How Unique Direction Helps Founders Navigate This
At Unique Direction, this is one of the key areas we address during our BuyerLens Business Audit and Strategic Exit Multiplier phases.
We help you:
Understand what cash the buyer will expect to see on completion
Identify which funds can be cleanly extracted, and when
Coordinate with your accountant to model the most tax-efficient extraction strategy
Align the presentation of your accounts so buyers don’t get nervous at what they see
Our goal isn’t just to help you “get a deal.” It’s to ensure you exit with clarity — and with no surprises on either side of the table.
That means taking a proactive stance on issues like cash, tax, and structure long before the buyer walks through the door.
Planning Ahead = Greater Value (and Less Tax)
Here’s what many founders don’t realise:
Trying to “take the cash” at the last minute might not only reduce the buyer’s trust — it could also cost you far more in tax than necessary.
If you structure your exit carefully, you might find that leaving the cash in — and capturing it through your sale — results in a far lower tax bill, thanks to CGT relief.
But if you try to extract it through dividends, loans, or salary in a rush, you may miss out on those reliefs — or worse, trigger penalties.
Like everything in exit planning, this comes down to timing, transparency, and tax.
Closing Thoughts
Yes — you can take the cash in the bank when you sell your business.
But you can’t take it for granted.
It’s not “your money” in the way most people assume.

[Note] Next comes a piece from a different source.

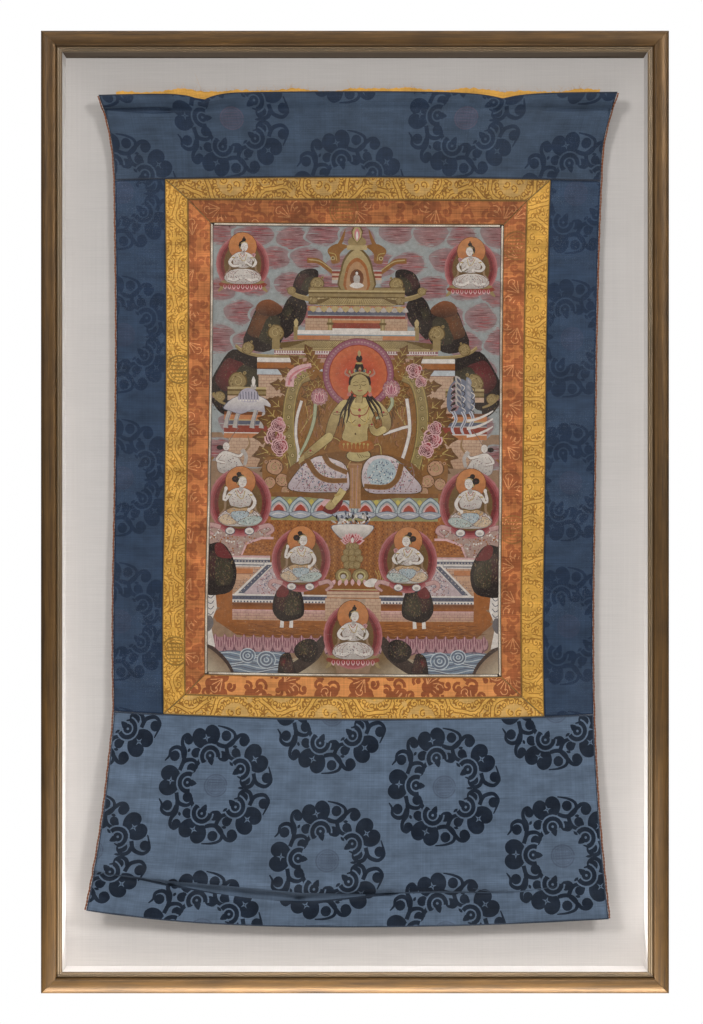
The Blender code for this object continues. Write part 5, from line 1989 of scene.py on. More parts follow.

It belongs to the company — and the way you extract it matters deeply.
The key is not just financial mechanics, but strategic preparation. Knowing when, how, and whether to take the cash is the difference between a clean, high-value exit… and a last-minute scramble that leaves money on the table.
If you’re even thinking about exit in the next 12–36 months, now is the time to get clarity on this — before it shapes your negotiations, your valuation, and your outcome.